◆ AIM ◆
Where does the string "empty" appear? Copy every line of the entries below that holds it.

◆ DATA PROVIDED ◆
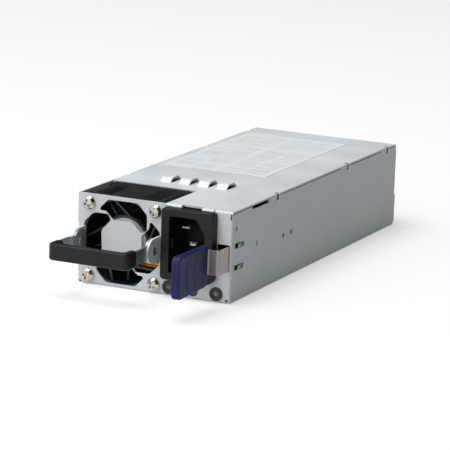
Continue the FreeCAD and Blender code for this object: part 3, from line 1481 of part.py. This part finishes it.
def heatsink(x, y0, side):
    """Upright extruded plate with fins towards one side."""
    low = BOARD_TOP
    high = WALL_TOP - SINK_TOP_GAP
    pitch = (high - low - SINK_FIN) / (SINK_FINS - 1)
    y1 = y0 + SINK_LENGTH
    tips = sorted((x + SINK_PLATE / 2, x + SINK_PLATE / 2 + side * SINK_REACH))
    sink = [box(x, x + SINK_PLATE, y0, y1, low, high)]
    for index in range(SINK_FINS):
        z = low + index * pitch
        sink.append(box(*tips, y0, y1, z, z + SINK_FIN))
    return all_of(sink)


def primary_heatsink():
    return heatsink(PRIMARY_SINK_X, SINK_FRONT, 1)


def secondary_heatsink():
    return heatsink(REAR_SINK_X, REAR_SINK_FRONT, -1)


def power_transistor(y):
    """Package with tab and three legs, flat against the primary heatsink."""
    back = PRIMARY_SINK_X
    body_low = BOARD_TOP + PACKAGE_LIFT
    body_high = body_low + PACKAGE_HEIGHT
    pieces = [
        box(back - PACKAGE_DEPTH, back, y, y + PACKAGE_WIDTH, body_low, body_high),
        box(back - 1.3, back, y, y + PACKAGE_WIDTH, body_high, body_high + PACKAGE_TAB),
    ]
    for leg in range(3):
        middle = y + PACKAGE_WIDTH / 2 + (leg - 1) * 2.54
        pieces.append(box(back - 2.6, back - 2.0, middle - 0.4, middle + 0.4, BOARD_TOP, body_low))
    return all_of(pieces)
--
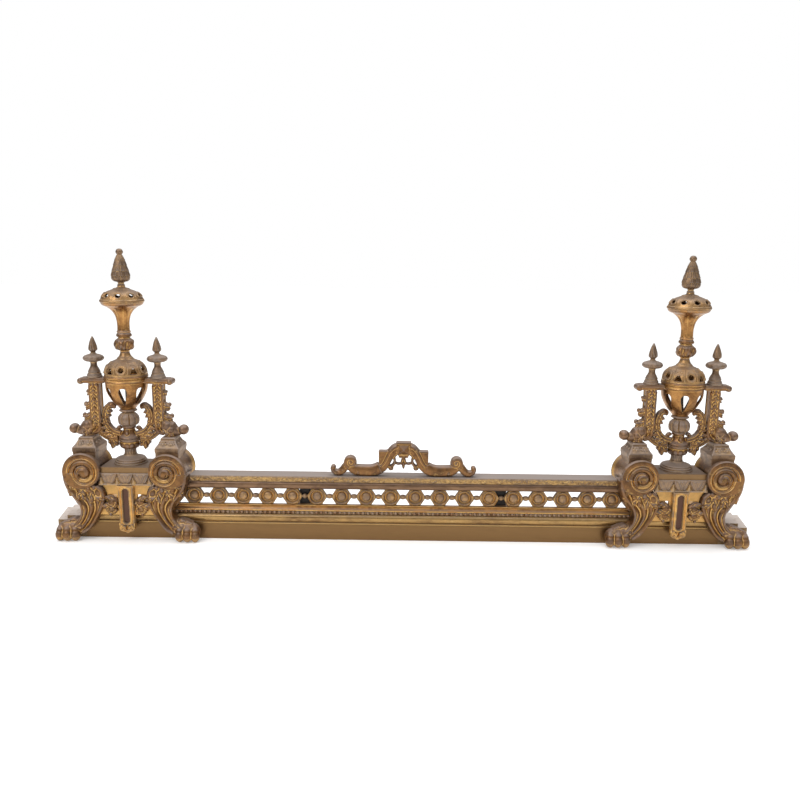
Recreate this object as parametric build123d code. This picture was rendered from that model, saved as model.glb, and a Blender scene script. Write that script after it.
==
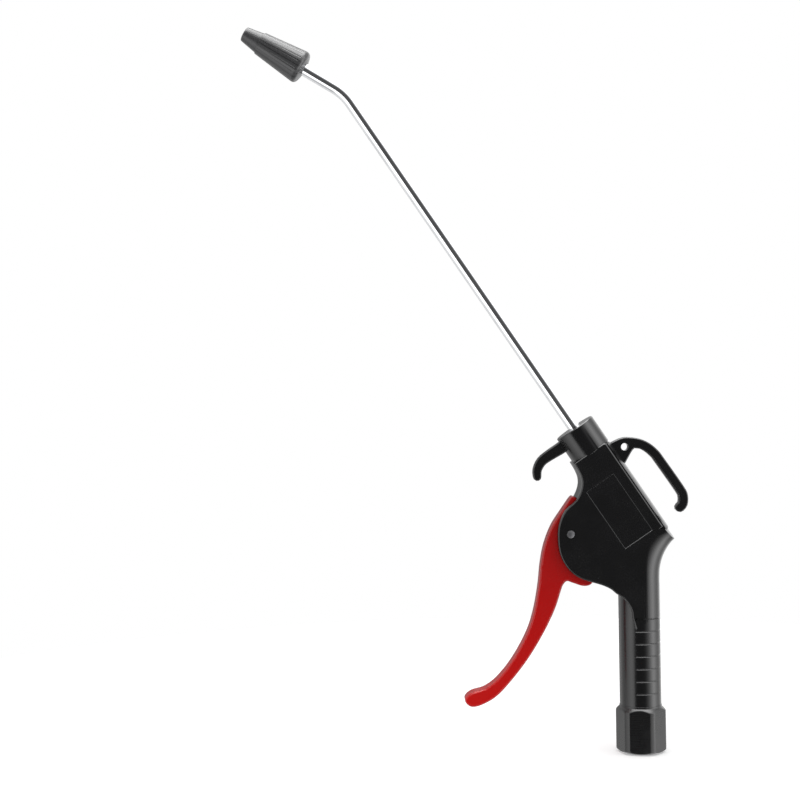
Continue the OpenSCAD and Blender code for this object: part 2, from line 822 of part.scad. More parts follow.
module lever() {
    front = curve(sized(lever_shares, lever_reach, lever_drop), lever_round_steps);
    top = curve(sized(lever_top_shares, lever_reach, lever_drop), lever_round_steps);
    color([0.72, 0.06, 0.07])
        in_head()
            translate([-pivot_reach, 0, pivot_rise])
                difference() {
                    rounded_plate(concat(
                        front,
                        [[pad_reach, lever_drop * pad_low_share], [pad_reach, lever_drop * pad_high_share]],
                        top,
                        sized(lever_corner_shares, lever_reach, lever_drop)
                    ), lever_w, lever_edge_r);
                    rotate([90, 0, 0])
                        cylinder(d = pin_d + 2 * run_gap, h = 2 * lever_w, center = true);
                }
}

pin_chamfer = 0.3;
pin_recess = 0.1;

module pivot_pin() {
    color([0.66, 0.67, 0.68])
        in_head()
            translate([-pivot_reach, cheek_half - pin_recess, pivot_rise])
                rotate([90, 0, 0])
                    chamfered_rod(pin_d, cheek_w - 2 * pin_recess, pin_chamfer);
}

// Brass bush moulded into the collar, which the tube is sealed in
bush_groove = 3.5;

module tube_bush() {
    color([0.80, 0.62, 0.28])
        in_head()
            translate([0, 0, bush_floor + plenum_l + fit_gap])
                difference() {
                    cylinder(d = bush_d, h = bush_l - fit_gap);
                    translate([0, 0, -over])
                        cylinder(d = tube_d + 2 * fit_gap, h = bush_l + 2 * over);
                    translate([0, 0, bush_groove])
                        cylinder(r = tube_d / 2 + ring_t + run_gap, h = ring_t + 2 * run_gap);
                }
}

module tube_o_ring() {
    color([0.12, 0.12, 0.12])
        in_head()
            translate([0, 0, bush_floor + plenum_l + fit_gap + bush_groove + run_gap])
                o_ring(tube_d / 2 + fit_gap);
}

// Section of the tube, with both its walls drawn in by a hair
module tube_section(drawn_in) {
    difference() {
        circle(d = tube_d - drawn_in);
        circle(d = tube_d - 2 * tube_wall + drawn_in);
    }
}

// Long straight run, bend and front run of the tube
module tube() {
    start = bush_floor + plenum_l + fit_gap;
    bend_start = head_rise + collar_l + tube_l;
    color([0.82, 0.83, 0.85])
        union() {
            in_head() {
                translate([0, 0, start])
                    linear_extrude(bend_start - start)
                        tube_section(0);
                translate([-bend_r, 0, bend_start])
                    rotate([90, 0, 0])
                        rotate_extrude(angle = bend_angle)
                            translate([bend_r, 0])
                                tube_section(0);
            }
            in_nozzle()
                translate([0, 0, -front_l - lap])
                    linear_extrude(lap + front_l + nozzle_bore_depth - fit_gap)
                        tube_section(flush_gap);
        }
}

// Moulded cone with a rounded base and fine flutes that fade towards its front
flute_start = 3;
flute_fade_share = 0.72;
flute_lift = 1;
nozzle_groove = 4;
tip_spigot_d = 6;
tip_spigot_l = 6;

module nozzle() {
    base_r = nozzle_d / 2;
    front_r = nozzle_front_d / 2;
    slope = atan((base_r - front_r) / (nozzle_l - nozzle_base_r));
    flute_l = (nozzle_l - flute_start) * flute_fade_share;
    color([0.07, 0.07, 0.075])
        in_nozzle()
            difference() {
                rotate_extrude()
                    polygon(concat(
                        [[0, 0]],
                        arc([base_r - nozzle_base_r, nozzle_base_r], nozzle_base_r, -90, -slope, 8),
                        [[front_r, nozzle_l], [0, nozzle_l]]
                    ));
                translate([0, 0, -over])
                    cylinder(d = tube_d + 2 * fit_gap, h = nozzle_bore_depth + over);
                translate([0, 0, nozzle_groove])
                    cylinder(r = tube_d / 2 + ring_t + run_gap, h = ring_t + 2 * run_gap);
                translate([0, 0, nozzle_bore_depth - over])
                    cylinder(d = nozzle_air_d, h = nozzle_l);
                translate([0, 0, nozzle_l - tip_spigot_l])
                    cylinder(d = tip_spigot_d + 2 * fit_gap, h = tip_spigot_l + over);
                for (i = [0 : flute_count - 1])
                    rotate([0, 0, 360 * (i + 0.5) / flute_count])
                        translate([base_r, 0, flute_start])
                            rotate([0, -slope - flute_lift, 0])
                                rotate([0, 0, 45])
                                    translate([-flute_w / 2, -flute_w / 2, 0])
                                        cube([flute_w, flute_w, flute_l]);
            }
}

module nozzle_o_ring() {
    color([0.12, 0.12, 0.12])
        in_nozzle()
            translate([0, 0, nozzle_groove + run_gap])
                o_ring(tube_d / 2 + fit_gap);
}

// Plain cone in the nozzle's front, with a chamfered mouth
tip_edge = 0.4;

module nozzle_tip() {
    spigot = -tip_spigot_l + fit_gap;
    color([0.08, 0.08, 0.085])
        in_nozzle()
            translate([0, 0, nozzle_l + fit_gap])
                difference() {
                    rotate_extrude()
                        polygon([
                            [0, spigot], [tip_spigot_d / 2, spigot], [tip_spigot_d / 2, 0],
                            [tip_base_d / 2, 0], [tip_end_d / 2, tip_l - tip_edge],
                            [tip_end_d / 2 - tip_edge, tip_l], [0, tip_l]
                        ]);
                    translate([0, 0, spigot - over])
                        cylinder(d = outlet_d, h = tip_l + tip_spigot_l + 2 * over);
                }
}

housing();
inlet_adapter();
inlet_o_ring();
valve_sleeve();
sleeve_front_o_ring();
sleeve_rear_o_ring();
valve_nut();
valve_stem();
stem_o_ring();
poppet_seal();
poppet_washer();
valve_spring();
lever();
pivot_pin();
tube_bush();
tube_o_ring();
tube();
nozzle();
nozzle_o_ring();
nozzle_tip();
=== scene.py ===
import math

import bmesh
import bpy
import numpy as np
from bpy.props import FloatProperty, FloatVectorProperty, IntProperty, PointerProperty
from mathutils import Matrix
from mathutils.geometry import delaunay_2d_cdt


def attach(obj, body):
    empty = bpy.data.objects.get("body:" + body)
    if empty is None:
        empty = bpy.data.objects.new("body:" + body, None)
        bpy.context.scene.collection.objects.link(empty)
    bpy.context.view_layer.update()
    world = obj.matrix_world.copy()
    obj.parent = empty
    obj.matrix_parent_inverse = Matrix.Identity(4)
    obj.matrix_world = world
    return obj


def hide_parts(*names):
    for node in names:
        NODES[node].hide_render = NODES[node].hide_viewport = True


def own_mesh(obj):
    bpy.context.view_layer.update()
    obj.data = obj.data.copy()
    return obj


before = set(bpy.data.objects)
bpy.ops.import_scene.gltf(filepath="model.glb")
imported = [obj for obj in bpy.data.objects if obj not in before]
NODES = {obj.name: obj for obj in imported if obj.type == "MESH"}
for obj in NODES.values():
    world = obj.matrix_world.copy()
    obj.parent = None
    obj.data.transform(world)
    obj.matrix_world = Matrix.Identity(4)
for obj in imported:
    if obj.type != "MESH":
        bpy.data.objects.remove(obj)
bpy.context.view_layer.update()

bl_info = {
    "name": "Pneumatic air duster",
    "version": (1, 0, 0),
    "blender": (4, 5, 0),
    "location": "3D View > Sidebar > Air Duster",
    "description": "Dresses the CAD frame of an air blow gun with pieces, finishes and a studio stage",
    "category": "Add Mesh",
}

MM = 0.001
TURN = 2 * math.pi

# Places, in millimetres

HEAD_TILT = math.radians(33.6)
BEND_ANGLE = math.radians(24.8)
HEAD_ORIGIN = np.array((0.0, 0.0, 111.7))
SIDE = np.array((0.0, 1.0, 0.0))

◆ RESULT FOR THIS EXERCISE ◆
    empty = bpy.data.objects.get("body:" + body)
    if empty is None:
        empty = bpy.data.objects.new("body:" + body, None)
        bpy.context.scene.collection.objects.link(empty)
    obj.parent = empty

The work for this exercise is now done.